Every line below that contains "groups" is to be copied.

----

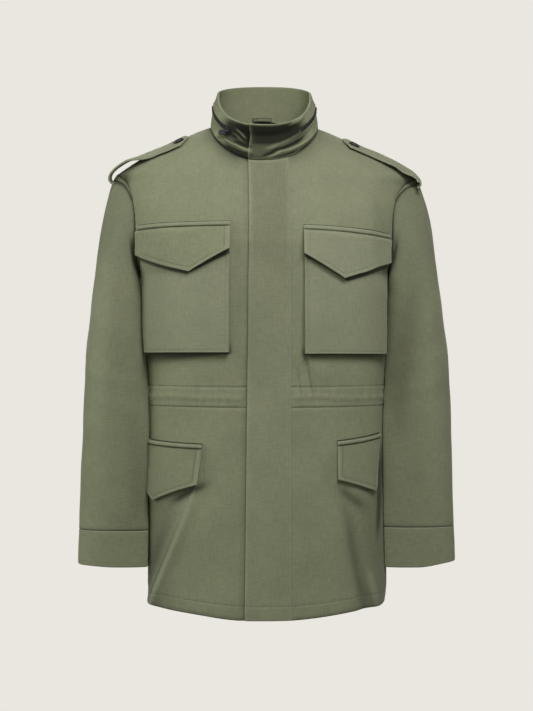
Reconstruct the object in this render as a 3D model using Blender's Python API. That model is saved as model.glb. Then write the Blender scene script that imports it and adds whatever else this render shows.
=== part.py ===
"""A field jacket of cotton twill, hollow and filled out as when worn, its sleeves hanging at its sides.

Metres, +Z up. The front faces -Y and the wearer's left is +X. The origin is the middle of the neck, level
with the points where the shoulder seams meet the collar. Every cloth piece is a closed wall between an outer
and an inner grid of points, and what lies on a panel is made from that panel's own points, moved out.
"""

import math
from collections import namedtuple

import bmesh
import bpy
import numpy as np

# ------------------------------------------------------------------ driving sizes
SEAM_GAP = 0.0003  # between pieces that are sewn, laid or set against each other
LAY_GAP = 0.0012  # under pieces that lie on a panel, whose straight facets would else cut its corners
CLOTH = 0.002  # wall of a single ply with its turned seams
DOUBLE = 0.003  # wall of two plies: fly, cuffs, flaps and straps
COLLAR_WALL = 0.0035  # the collar also holds a folded hood

SECTION_POWER = 2.8  # of the body's superellipse section: squarer than an ellipse, as cloth hangs
CREST_POWER = {-1: 1.5, 1: 2.4}  # of the curve that rounds the front and the back over the shoulders
CREST_POWER_END = 1.6  # of both at the shoulder's end
SHOULDER_HALF = 0.237  # from the middle to the armhole seam at the shoulder's end
SHOULDER_SEAM_BACK = 0.005  # the shoulder seam lies this far behind the side seams' plane
ARMHOLE_MID = -0.171  # level where the armhole is deepest from front to back
UNDERARM = -0.240  # level of the armhole's lowest point
ARMHOLE_HALF = {-1: 0.075, 1: 0.080}  # half depth of the armhole in front (-1) and behind (1)

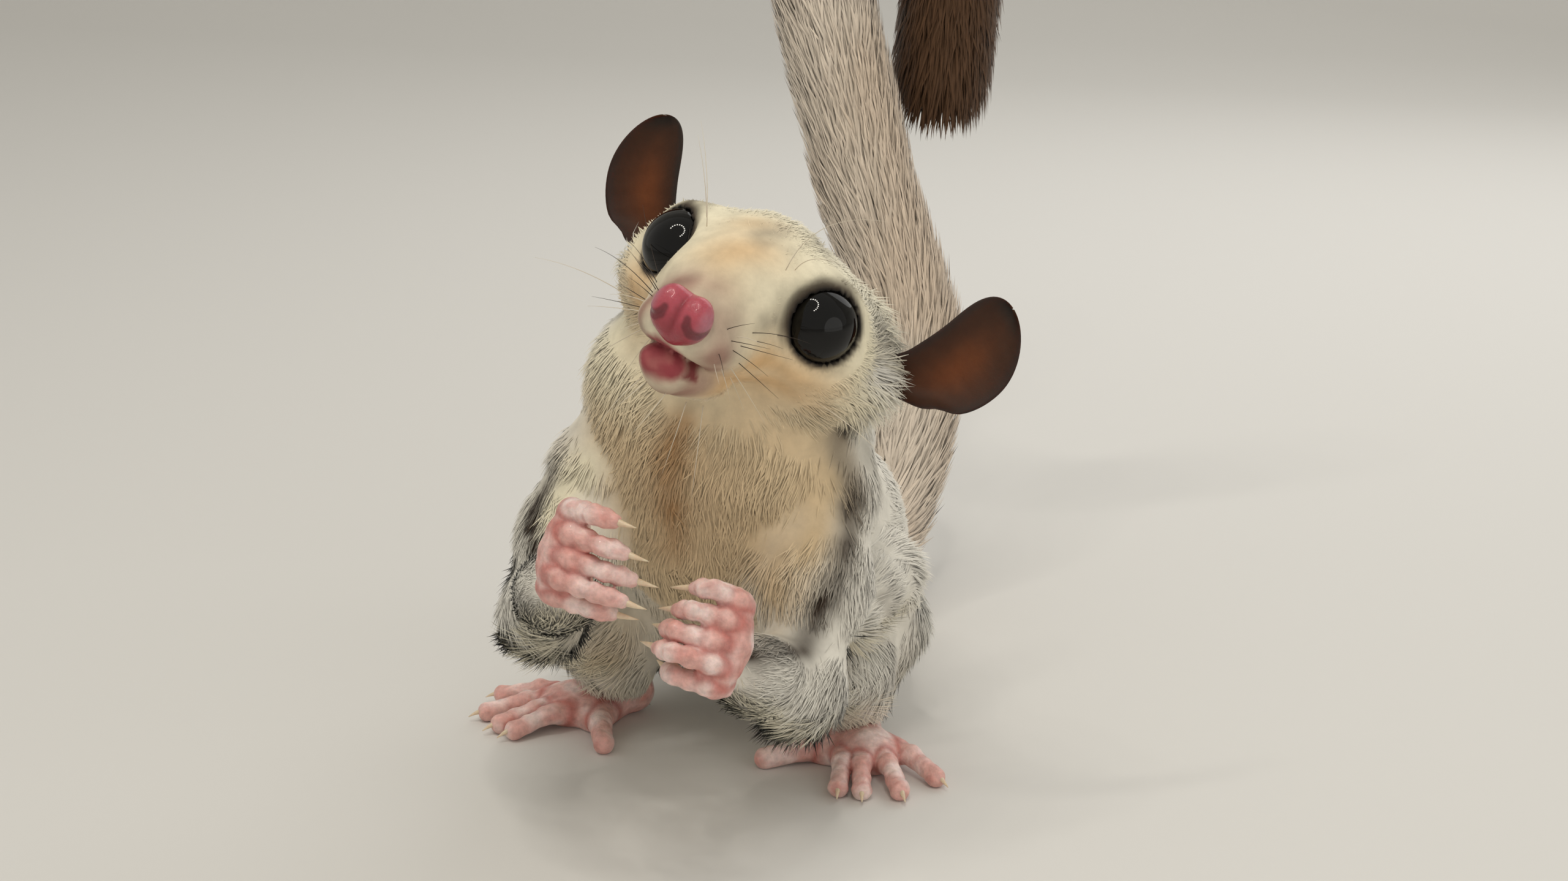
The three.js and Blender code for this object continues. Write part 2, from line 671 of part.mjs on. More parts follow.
const COLOURS = {
  cream: 0xe6dcc0,
  grey: 0xb9b9ae,
  pink: 0xd98f8c,
  nose: 0xc9606c,
  ear: 0x4a2a1e,
  eye: 0x0b0a0a,
  tail: 0xb7a08f,
  tip: 0x4c3524,
};
const model = new THREE.Group();

function put(name, shape, colour, roughness = 0.85) {
  const { vertProperties, triVerts, numProp } = shape.getMesh();
  const points = new Float32Array((vertProperties.length / numProp) * 3);
  for (let i = 0; i * 3 < points.length; i++) {
    points.set(vertProperties.subarray(i * numProp, i * numProp + 3), i * 3);
  }
  const geometry = new THREE.BufferGeometry();
  geometry.setAttribute("position", new THREE.BufferAttribute(points, 3));
  geometry.setIndex(new THREE.BufferAttribute(new Uint32Array(triVerts), 1));
  geometry.computeVertexNormals();
  const material = new THREE.MeshStandardMaterial({ color: colour, roughness, metalness: 0 });
  const mesh = new THREE.Mesh(geometry, material);
  mesh.name = name;
  model.add(mesh);
}

const bodyTool = bodySkin(GAP);
const headTool = headSkin(GAP + CAST_SLACK);
const eyeHoles = [eyeBall(1, GAP), eyeBall(-1, GAP)];

put("torso", cut(bodySkin(0), halfSpace(1), headTool, floorBlock), COLOURS.cream);
put("head", cut(join(headSkin(0), lidRim(1), lidRim(-1)), ...eyeHoles, noseShape(GAP)), COLOURS.cream);
put("jaw", cut(jawShape(), headTool), COLOURS.pink);
put("nose", noseShape(), COLOURS.nose, 0.4);
put("neck", cut(bodySkin(0), halfSpace(-1), headTool, jawShape(GAP)), COLOURS.cream);

for (const [name, side] of Object.entries({ left: 1, right: -1 })) {
  const arm = ARMS[name];
  const leg = LEGS[name];
  const fold = FOLDS[name];
  put("eye_" + name, eyeBall(side), COLOURS.eye, 0.05);
  put("ear_" + name, cut(earShape(side), headTool, bodyTool), COLOURS.ear, 0.6);
  put("upper_arm_" + name, cut(upperArm(arm, 0), bodyTool, headTool), COLOURS.grey);
  put("forearm_" + name, cut(forearm(arm, 0), upperArm(arm, GAP), bodyTool), COLOURS.grey);
  const hand = handShape(arm, HANDS[name], -side);
  put("hand_" + name, cut(hand, forearm(arm, GAP), bodyTool), COLOURS.pink, 0.5);
  put("thigh_" + name, cut(thigh(leg, 0), bodyTool, floorBlock), COLOURS.grey);
  put("shank_" + name, cut(shank(leg, 0), thigh(leg, GAP), bodyTool, floorBlock), COLOURS.grey);
  const flesh = [thigh(leg, GAP), shank(leg, GAP), upperArm(arm, GAP), forearm(arm, GAP), bodyTool];
  put("membrane_" + name, cut(foldSkin(fold, 0), ...flesh, floorBlock), COLOURS.grey);
  const heading = radians(-leg.turn);
  const toes = new THREE.Vector3(-Math.sin(heading), -Math.cos(heading), 0);
  const footMatrix = frameAt([leg.ankle[0], leg.ankle[1], 0], toes, new THREE.Vector3(0, 0, 1));
  const ankle = [shank(leg, GAP), thigh(leg, GAP), foldSkin(fold, GAP), bodyTool];
  put("foot_" + name, cut(footShape(footMatrix, -side), ...ankle, floorBlock), COLOURS.pink, 0.5);
}

for (const name of Object.keys(TAIL_PARTS)) {
  const tools = name === "tail_base" ? [bodyTool, floorBlock] : [];
  put(name, cut(tailLength(name), ...tools), name === "tail_tip" ? COLOURS.tip : COLOURS.tail);
}

// The origin is the middle of the flat under the rump.
model.position.y = -SPINE.rump[1];

export default model;
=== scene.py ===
import json
import math

import bpy
import numpy as np
import openvdb
from mathutils import Matrix

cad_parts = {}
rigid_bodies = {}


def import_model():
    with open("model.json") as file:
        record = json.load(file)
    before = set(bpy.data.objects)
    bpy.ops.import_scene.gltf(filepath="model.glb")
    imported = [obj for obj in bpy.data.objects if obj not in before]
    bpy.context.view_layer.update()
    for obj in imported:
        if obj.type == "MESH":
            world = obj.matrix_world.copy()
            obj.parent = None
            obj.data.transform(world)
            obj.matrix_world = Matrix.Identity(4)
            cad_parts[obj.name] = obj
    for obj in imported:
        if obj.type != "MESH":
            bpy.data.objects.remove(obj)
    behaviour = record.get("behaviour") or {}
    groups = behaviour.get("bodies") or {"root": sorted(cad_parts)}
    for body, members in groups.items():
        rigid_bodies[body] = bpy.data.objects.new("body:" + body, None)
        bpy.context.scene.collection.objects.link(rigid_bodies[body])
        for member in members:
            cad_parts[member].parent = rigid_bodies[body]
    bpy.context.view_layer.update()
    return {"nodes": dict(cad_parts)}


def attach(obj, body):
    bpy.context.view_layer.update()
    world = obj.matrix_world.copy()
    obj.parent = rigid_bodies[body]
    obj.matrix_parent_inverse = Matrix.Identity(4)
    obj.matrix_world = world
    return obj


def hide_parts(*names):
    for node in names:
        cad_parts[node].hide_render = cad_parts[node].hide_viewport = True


for old in list(bpy.data.objects):
    bpy.data.objects.remove(old)
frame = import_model()
print("frame loaded:", len(frame["nodes"]), "nodes")

rng = np.random.default_rng(11)

# All places are in millimetres in the animal's own frame: X to its left, -Y forward, Z up.
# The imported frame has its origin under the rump, 23 mm further back.
rumpBack = 23.0


def metres(p):
    return (np.asarray(p, float) - (0, rumpBack, 0)) * 0.001


def unit(v):
    v = np.asarray(v, float)
    return v / np.maximum(np.linalg.norm(v, axis=-1, keepdims=True), 1e-9)


def mix(a, b, t):
    return a + (b - a) * t


def smooth(low, high, x):
    t = np.clip((x - low) / (high - low), 0, 1)
    return t * t * (3 - 2 * t)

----

- _Solution to this problem_
    groups = behaviour.get("bodies") or {"root": sorted(cad_parts)}
    for body, members in groups.items():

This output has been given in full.